# Exercise brief
Below are several entries. Transcribe exactly those lines that fall from the one with "function addPiece(parent, name, geometry, material)" through the one with "obj.matrix_parent_inverse = Matrix.Identity(4)", end lines included.

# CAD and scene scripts
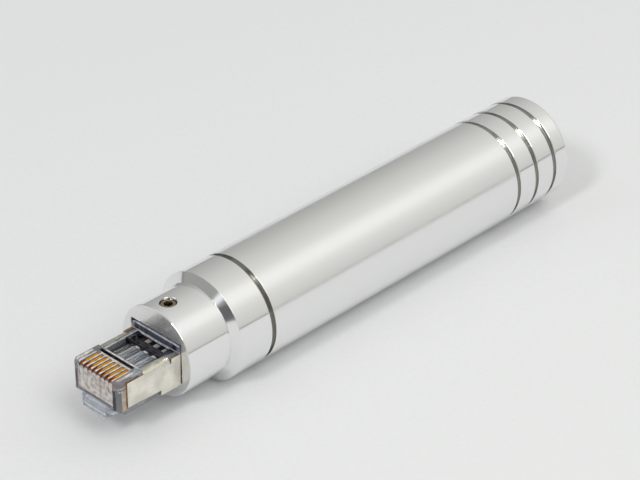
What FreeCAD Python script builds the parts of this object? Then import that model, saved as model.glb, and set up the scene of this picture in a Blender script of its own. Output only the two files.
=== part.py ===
import FreeCAD, Part
import math
import os
import re

import Sketcher
from FreeCAD import Rotation, Vector

# A noise filter that plugs into a spare network port: a turned aluminium barrel with a
# shielded eight-way modular plug clamped in its nose.
# +X runs along the barrel from the plug to the rear end, and +Z is up, on the contacts' side.
# The origin is on the barrel's axis, in the front face of the nose.

# Driving dimensions, in millimetres and degrees
DRIVING = {
    # Barrel, nose and end cap, all turned from one bar
    "barrel_radius": 10.0,
    "barrel_wall": 2.0,
    "barrel_length": 62.45,
    "edge_break": 0.15,
    "groove_width": 0.9,
    "groove_depth": 0.6,
    "spigot_length": 8.0,
    "thread_clearance": 0.05,
    "neck_radius": 8.33,
    "neck_length": 9.27,
    "shoulder_length": 0.95,
    "collar_length": 7.03,
    "nose_bore_radius": 5.4,
    "ring_pitch": 5.04,
    "end_ring_length": 3.4,
    "end_chamfer": 0.4,
    # Set screw that clamps the plug in the nose
    "screw_place": 2.98,
    "screw_radius": 1.5,
    "screw_depth": 0.3,
    "screw_chamfer": 0.25,
    "socket_flats": 1.5,
    "socket_depth": 1.5,
    "countersink": 0.15,
    # Plug housing
    "plug_reach": 13.5,
    "plug_tail": 7.9,
    "housing_half_width": 5.57,
    "housing_bottom": 3.85,
    "block_top": 2.75,
    "flange_seat": 2.2,
    "rim_top": 3.65,
    "rim_reach": 0.1,
    "rim_corner": 0.8,
    "seat_clearance": 0.15,
    "seat_headroom": 0.3,
    "lead_in_length": 1.35,
    "lead_in_height": 0.95,
    "side_lead_in": 0.6,
    "corner_radius": 0.5,
    # Conductors and the channels that they lie in
    "contact_pitch": 1.02,
    "wire_height": 0.3,
    "wire_radius": 0.46,
    "channel_clearance": 0.07,
    "channel_inset": 1.4,
    "wire_landing": 3.35,
    # Contacts and their slots
    "contact_thickness": 0.42,
    "slot_clearance": 0.04,
    "contact_drop": 0.12,
    "contact_inset": 0.7,
    "contact_length": 3.3,
    "contact_nose_radius": 1.0,
    "contact_nose_depth": 1.7,
    "contact_blade_depth": 1.45,
    "tine_width": 0.45,
    "tine_bite": 0.5,
    # Openings in the housing's upper side
    "trench_inset": 4.85,
    "trench_width": 0.7,
    "trench_depth": 1.4,
    "trench_margin": 0.2,
    "window_inset": 6.1,
    "window_slope": 0.8,
    "window_rear": 2.9,
    "window_depth": 0.95,
    "window_wall": 1.27,
    "rib_width": 0.3,
    "rib_height": 0.15,
    "cavity_wall": 1.07,
    "cavity_roof": 1.7,
    "cavity_floor": 2.6,
    "clamp_side_wall": 2.07,
    "clamp_wall": 0.1,
    "clamp_bar_width": 0.8,
    "clamp_bar_height": 0.7,
    # Shield, folded from sheet
    "sheet": 0.3,
    "shield_inset": 1.8,
    "shield_tail": 6.0,
    "side_gap_front": 1.3,
    "side_gap_rear": 1.0,
    "web_start": 4.4,
    "flange_inset": 5.5,
    "flange_rear": 2.28,
    "flange_width": 1.37,
    "fold_radius": 1.1,
    "fold_relief": 0.25,
    # Latch tongue and the root that it springs from
    "root_lip": 0.5,
    "root_overlap": 0.15,
    "hinge_inset": 1.2,
    "hinge_drop": 0.8,
    "latch_thickness": 1.0,
    "latch_half_width": 2.9,
    "latch_angle": 10.0,
    "latch_catch": 7.1,
    "latch_gap": 1.3,
    "finger_half_width": 1.65,
    "finger_thickness": 0.8,
    "hinge_clearance": 0.05,
    # Sleeve, board and what fills the barrel
    "sleeve_wall": 0.7,
    "sleeve_clearance": 0.05,
    "board_inset": 2.0,
    "board_length": 22.0,
    "board_thickness": 1.0,
    "board_clearance": 0.05,
    "resistor_inset": 5.35,
    "resistor_length": 6.3,
    "resistor_height": 0.7,
    "capacitor_inset": 14.35,
    "capacitor_length": 4.5,
    "capacitor_height": 1.8,
    "chip_gap": 0.3,
    "chip_clearance": 0.3,
    "terminal_length": 0.7,
    "terminal_coat": 0.05,
    "core_clearance": 0.2,
    "pad_thickness": 6.45,
}

CONTACTS = 8
TINES = 3
RINGS = 3
CHIPS = 4

# Places and sizes that follow from the driving ones, written as formulas on them
BORE = "(barrel_radius - barrel_wall)"
SPIGOT = f"({BORE} - thread_clearance)"
GROOVE_FLOOR = "(barrel_radius - groove_depth)"
COLLAR_START = "(neck_length + shoulder_length)"
COLLAR_END = f"({COLLAR_START} + collar_length)"
BARREL_START = f"({COLLAR_END} + groove_width)"
BARREL_END = f"({BARREL_START} + barrel_length)"
RING_START = f"({BARREL_END} + groove_width)"
REAR_END = f"({RING_START} + {RINGS - 1} * ring_pitch + end_ring_length)"
NOSE_END = f"({BARREL_START} + spigot_length)"
CAP_START = f"({BARREL_END} - spigot_length)"
SHIELD_HALF_WIDTH = "(housing_half_width + sheet)"
SHIELD_TOP = "(flange_seat + sheet)"
FLANGE_FRONT = "(flange_inset - plug_reach)"
WEB_SEAT = "(sheet - housing_bottom)"
LEAD_IN_Z = "(lead_in_height - housing_bottom)"
CHANNEL_RADIUS = "(wire_radius + channel_clearance)"
CHANNEL_END = "(channel_inset - plug_reach)"
SLOT_WIDTH = "(contact_thickness + 2 * slot_clearance)"
WINDOW_START = "(window_inset + window_slope - plug_reach)"
WINDOW_FLOOR = "(flange_seat - window_depth)"
CAVITY_HALF_WIDTH = "(housing_half_width - cavity_wall)"
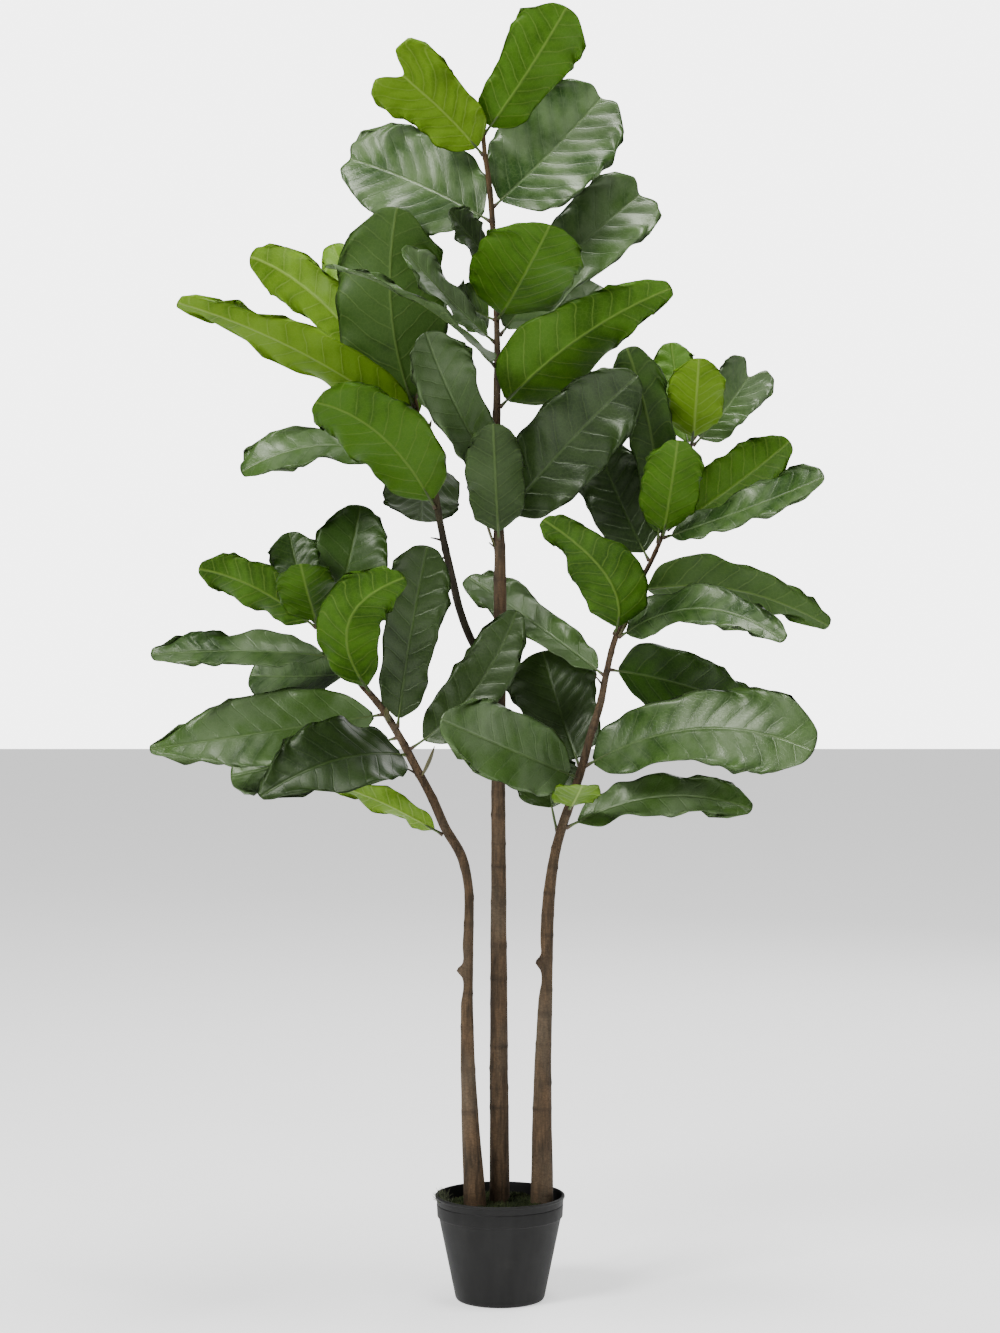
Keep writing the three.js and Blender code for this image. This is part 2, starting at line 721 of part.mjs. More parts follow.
function fromManifold(body) {
  const mesh = body.getMesh();
  const geometry = new THREE.BufferGeometry();
  geometry.setAttribute("position", new THREE.Float32BufferAttribute(mesh.vertProperties, 3));
  geometry.setIndex(Array.from(mesh.triVerts));
  geometry.computeVertexNormals();
  return geometry;
}

function withSockets(blank) {
  let body = toManifold(blank);
  for (const path of [TRUNK_CENTRE, TRUNK_LEFT, TRUNK_RIGHT]) {
    body = body.subtract(toManifold(socketCutter(path)));
  }
  return fromManifold(body);
}

// ---- finishes ----
function finish(color, roughness) {
  return new THREE.MeshStandardMaterial({ color, roughness, metalness: 0 });
}

function potPlastic() {
  return finish(0x2b2b2c, 0.7);
}

function mossGreen() {
  return finish(0x34401f, 0.95);
}

function oldBark() {
  return finish(0x5b4a3c, 0.85);
}

function youngBark() {
  return finish(0x3a2a22, 0.85);
}

function leafGreen() {
  return finish(0x2f5a1e, 0.45);
}

function addPiece(parent, name, geometry, material) {
  const mesh = new THREE.Mesh(geometry, material);
  mesh.name = name;
  parent.add(mesh);
}

// ---- assembly ----
const group = new THREE.Group();
group.name = "potted_fiddle_leaf_fig";

function addPot(parent) {
  addPiece(parent, "pot", potGeometry(), potPlastic());
  addPiece(parent, "soil", withSockets(soilBlank()), mossGreen());
}

function addStems(parent) {
  addPiece(parent, "trunk_centre", stemGeometry(STEMS.centre, KNOTS.centre), oldBark());
  addPiece(parent, "trunk_left", stemGeometry(STEMS.left, KNOTS.left), oldBark());
  addPiece(parent, "trunk_right", stemGeometry(STEMS.right, KNOTS.right), oldBark());
  addPiece(parent, "side_branch", stemGeometry(STEMS.branch, KNOTS.branch), youngBark());
}

function addLeaves(parent) {
  for (const { stem, letter, leaves } of FOLIAGE) {
    leaves.forEach((leaf, index) => {
      const name = `leaf_${letter}${String(index + 1).padStart(2, "0")}`;
      addPiece(parent, name, leafGeometry(STEMS[stem], leaf), leafGreen());
    });
  }
}

addPot(group);
addStems(group);
addLeaves(group);

export default group;
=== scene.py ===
"""Looks of a potted fiddle leaf fig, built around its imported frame.

Every piece is shaped from the frame's own solids: the leaves from their
eight-point rings, the stems from their ten-point rings, the pot and the soil
from their turned profiles. Metres, +Z up, the plant's front faces -Y.
"""

from __future__ import annotations

import logging
import math
from dataclasses import dataclass, field
from enum import Enum
from typing import Any, Sequence

import bpy
import numpy as np
from mathutils import Euler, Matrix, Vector


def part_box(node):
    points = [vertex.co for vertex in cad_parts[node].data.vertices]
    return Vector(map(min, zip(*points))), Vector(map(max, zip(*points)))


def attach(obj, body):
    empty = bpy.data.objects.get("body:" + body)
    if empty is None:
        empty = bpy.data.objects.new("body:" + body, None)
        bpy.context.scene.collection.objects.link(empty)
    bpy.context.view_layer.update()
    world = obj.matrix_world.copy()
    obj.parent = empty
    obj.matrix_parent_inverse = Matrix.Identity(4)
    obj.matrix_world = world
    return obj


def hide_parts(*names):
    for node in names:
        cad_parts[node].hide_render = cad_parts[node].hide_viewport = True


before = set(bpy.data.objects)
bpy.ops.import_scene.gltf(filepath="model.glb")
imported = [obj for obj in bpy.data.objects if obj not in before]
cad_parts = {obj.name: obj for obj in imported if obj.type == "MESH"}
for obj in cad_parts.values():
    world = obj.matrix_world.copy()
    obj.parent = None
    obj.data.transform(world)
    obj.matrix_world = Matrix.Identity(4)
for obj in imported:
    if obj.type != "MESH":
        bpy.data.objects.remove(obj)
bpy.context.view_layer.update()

LOG = logging.getLogger("fig")
Array = np.ndarray


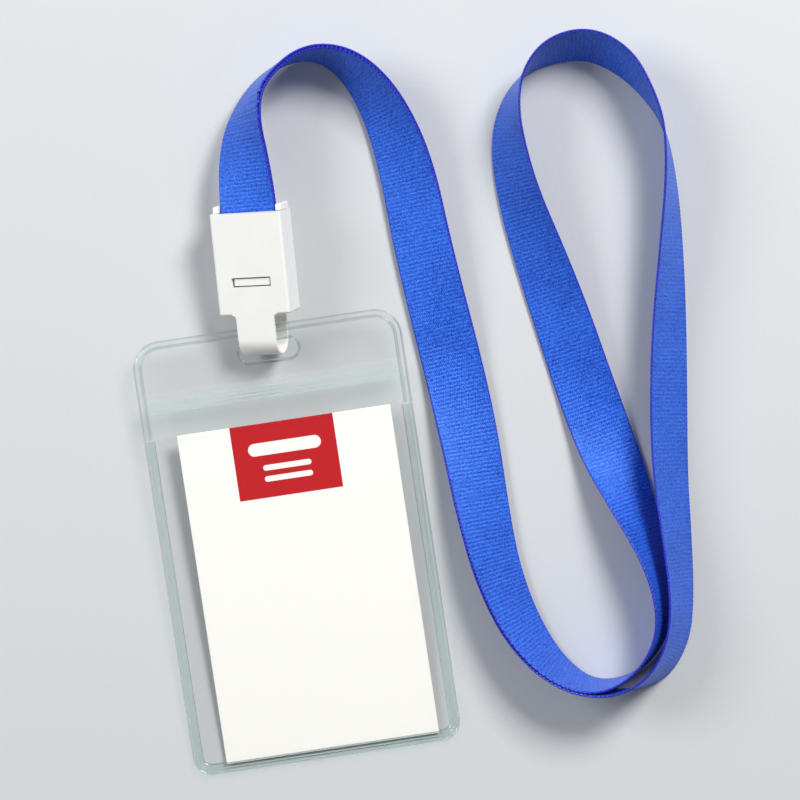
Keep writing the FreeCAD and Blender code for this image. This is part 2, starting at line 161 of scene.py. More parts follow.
# x, y, the lean about the ribbon's own length in degrees, and the lift above lying on the top
RUN = np.array([
    (0.8, 67.6, -19, 9.1), (1.3, 79.6, -32, 8.2), (2.5, 89.6, -57, 5.5), (5.9, 97.1, -76, 2.6),
    (12.0, 102.2, -83, 1.2), (18.5, 104.9, -91, 0.3), (25.2, 104.2, -101, 0), (31.3, 100.0, -116, 0),
    (36.3, 92.3, -130, 0), (39.8, 81.3, -144, 0), (41.5, 69.3, -156, 0), (42.2, 55.3, -162, 0),
    (43.6, 39.3, -168, 0), (45.5, 21.3, -178, 0), (46.8, 3.3, -194, 0), (47.3, -14.7, -208, 0),
    (48.6, -30.7, -219, 0), (52.4, -45.2, -228, 0), (59.0, -56.7, -243, 0), (68.0, -63.2, -260, 0),
]) * (0.001, 0.001, pi / 180, 0.001)
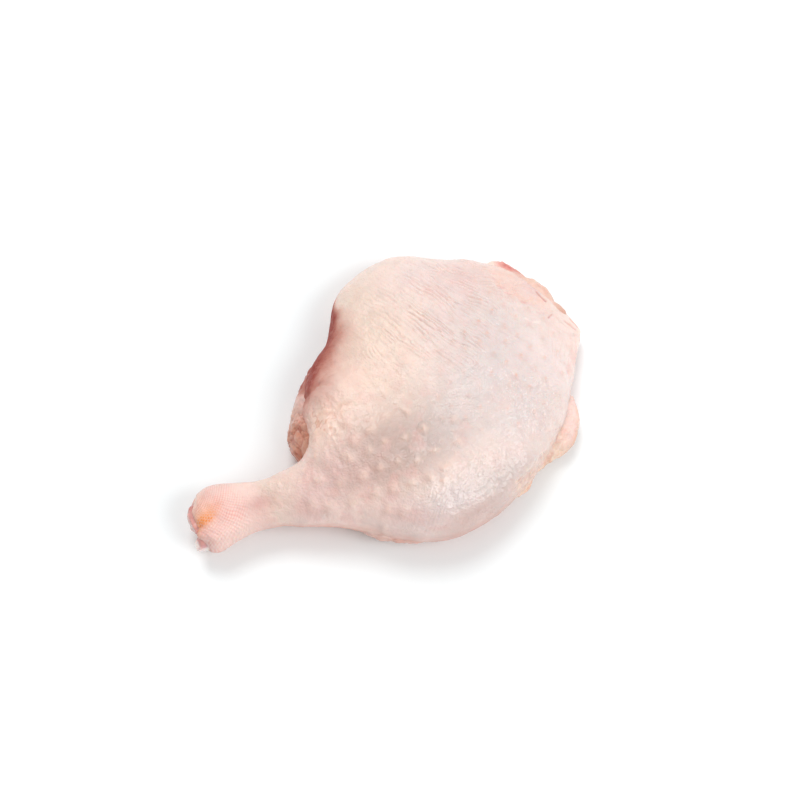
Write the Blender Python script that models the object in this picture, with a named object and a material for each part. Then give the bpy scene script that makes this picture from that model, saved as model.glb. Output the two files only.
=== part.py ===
"""Raw duck leg: drumstick and thigh in one piece, lying skin side up.

Frame: metres in the scene.  The tables below are in millimetres on a leg of
DRAWN_LENGTH, and the whole is scaled to LEG_LENGTH and centred on the origin.
+X runs from the cut hock to the far edge of the thigh, +Y across the leg
towards the inside of the knee, +Z up.  The leg rests on z = 0.

The leg is one closed solid.  It is built from a few lofted forms (the leg
itself, the flesh inside the knee, the loose skin edges) that are joined and
then trimmed flat where the meat sits on the table.
"""
import bmesh
import bpy
import numpy as np
from mathutils import Vector

LEG_LENGTH = 182.0         # hock end to far edge of the thigh, mm
DRAWN_LENGTH = 191.0       # the same length in the tables below
MM = 0.001 * LEG_LENGTH / DRAWN_LENGTH     # one table millimetre in metres

# ---------------------------------------------------------------- sizes (mm)
# A rib is one cross-section.  Its columns are:
#   outer edge x, y | inner edge x, y | crown height | crown place (0 = outer
#   edge, 1 = inner edge) | outer edge height | inner edge height | underside
LEG_RIBS = [
    (-90.4, -18.4, -89.4, 2.6, 20.0, 0.50, 11.5, 12.0, 5.0),     # cut end
    (-88.8, -20.2, -87.4, 4.2, 22.2, 0.50, 12.0, 12.3, 4.0),
    (-85.4, -21.3, -84.6, 5.1, 23.4, 0.50, 12.7, 12.8, 3.7),     # hock knob
    (-78.0, -20.8, -77.5, 5.2, 24.0, 0.50, 14.0, 14.0, 4.5),
    (-69.0, -21.0, -68.5, 1.8, 23.0, 0.50, 14.5, 14.5, 6.5),     # waist
    (-59.5, -23.7, -59.0, -2.2, 23.5, 0.50, 15.0, 15.0, 7.0),    # shank
    (-50.0, -28.8, -49.0, -3.3, 26.5, 0.50, 15.5, 15.0, 6.0),
    (-40.0, -33.4, -39.0, -1.8, 30.0, 0.49, 15.5, 14.0, 4.0),    # calf
    (-29.0, -41.0, -32.8, 8.8, 33.5, 0.47, 14.5, 12.5, 2.0),
    (-17.0, -51.4, -26.6, 20.8, 36.0, 0.44, 13.5, 11.5, 0.5),
    (-4.0, -59.0, -17.2, 33.2, 37.5, 0.42, 13.5, 11.0, -0.5),    # knee
    (9.0, -61.9, -3.4, 42.9, 38.0, 0.41, 13.5, 10.5, -1.2),
    (22.0, -61.0, 7.7, 57.4, 37.5, 0.41, 13.0, 9.5, -1.6),
    (35.0, -58.0, 23.0, 64.2, 36.5, 0.42, 12.0, 9.0, -1.6),      # thigh
    (48.0, -52.4, 39.0, 64.2, 35.0, 0.43, 11.0, 8.5, -1.4),
    (61.0, -44.0, 52.5, 57.6, 32.0, 0.45, 10.5, 8.0, -1.0),
    (72.5, -34.5, 66.0, 49.5, 28.0, 0.47, 10.0, 7.5, 0.0),
    (82.0, -22.8, 78.5, 40.6, 23.0, 0.49, 9.0, 7.0, 1.5),
    (90.0, -12.4, 88.0, 28.6, 17.0, 0.50, 8.5, 7.0, 2.0),        # far edge
    (95.6, -5.0, 94.0, 13.6, 11.0, 0.50, 8.0, 7.0, 3.5),
    (97.0, -3.2, 96.2, 3.2, 9.6, 0.50, 8.0, 8.0, 4.5),
]

# Flesh bulging past the skin on the inside of the knee.
KNEE_RIBS = [
    (-35.5, -5.0, -38.4, 0.0, 11.5, 0.50, 9.5, 9.5, 5.0),
    (-29.0, -4.0, -39.3, 6.4, 19.0, 0.45, 12.0, 10.0, 1.5),
    (-24.0, 4.0, -36.0, 15.8, 18.5, 0.42, 13.0, 10.0, 0.5),
    (-18.0, 12.0, -28.2, 23.4, 18.5, 0.42, 13.0, 10.0, 0.5),
    (-11.0, 20.0, -20.4, 31.6, 16.5, 0.45, 13.0, 10.0, 0.5),
    (-5.0, 26.0, -13.0, 36.2, 13.5, 0.50, 10.5, 10.0, 2.5),
    (0.0, 32.0, -5.0, 38.5, 11.0, 0.50, 10.0, 10.0, 6.0),
]

# Loose skin and fat hanging out under the outer edge of the thigh.
OUTER_FLAP_RIBS = [
    (78.8, -29.0, 74.0, -23.0, 11.0, 0.50, 9.5, 10.0, 7.0),
    (77.4, -36.2, 66.0, -27.0, 14.0, 0.55, 6.5, 10.0, 4.0),
    (73.0, -43.2, 60.0, -32.0, 15.0, 0.55, 5.0, 9.0, 2.0),
    (66.5, -47.8, 56.0, -36.0, 15.0, 0.55, 5.0, 9.0, 1.5),
    (57.0, -49.0, 50.0, -38.0, 12.5, 0.55, 6.0, 9.0, 2.0),
    (48.4, -51.6, 43.0, -42.0, 12.5, 0.50, 7.5, 9.0, 3.0),
    (42.5, -56.0, 39.0, -49.0, 12.0, 0.50, 8.5, 9.0, 5.0),
    (36.5, -57.4, 35.5, -54.0, 10.5, 0.50, 9.0, 9.0, 7.5),
]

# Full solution
function addPiece(parent, name, geometry, material) {
  const mesh = new THREE.Mesh(geometry, material);
  mesh.name = name;
  parent.add(mesh);
}

// ---- assembly ----
const group = new THREE.Group();
group.name = "potted_fiddle_leaf_fig";

function addPot(parent) {
  addPiece(parent, "pot", potGeometry(), potPlastic());
  addPiece(parent, "soil", withSockets(soilBlank()), mossGreen());
}

function addStems(parent) {
  addPiece(parent, "trunk_centre", stemGeometry(STEMS.centre, KNOTS.centre), oldBark());
  addPiece(parent, "trunk_left", stemGeometry(STEMS.left, KNOTS.left), oldBark());
  addPiece(parent, "trunk_right", stemGeometry(STEMS.right, KNOTS.right), oldBark());
  addPiece(parent, "side_branch", stemGeometry(STEMS.branch, KNOTS.branch), youngBark());
}

function addLeaves(parent) {
  for (const { stem, letter, leaves } of FOLIAGE) {
    leaves.forEach((leaf, index) => {
      const name = `leaf_${letter}${String(index + 1).padStart(2, "0")}`;
      addPiece(parent, name, leafGeometry(STEMS[stem], leaf), leafGreen());
    });
  }
}

addPot(group);
addStems(group);
addLeaves(group);

export default group;
=== scene.py ===
"""Looks of a potted fiddle leaf fig, built around its imported frame.

Every piece is shaped from the frame's own solids: the leaves from their
eight-point rings, the stems from their ten-point rings, the pot and the soil
from their turned profiles. Metres, +Z up, the plant's front faces -Y.
"""

from __future__ import annotations

import logging
import math
from dataclasses import dataclass, field
from enum import Enum
from typing import Any, Sequence

import bpy
import numpy as np
from mathutils import Euler, Matrix, Vector


def part_box(node):
    points = [vertex.co for vertex in cad_parts[node].data.vertices]
    return Vector(map(min, zip(*points))), Vector(map(max, zip(*points)))


def attach(obj, body):
    empty = bpy.data.objects.get("body:" + body)
    if empty is None:
        empty = bpy.data.objects.new("body:" + body, None)
        bpy.context.scene.collection.objects.link(empty)
    bpy.context.view_layer.update()
    world = obj.matrix_world.copy()
    obj.parent = empty
    obj.matrix_parent_inverse = Matrix.Identity(4)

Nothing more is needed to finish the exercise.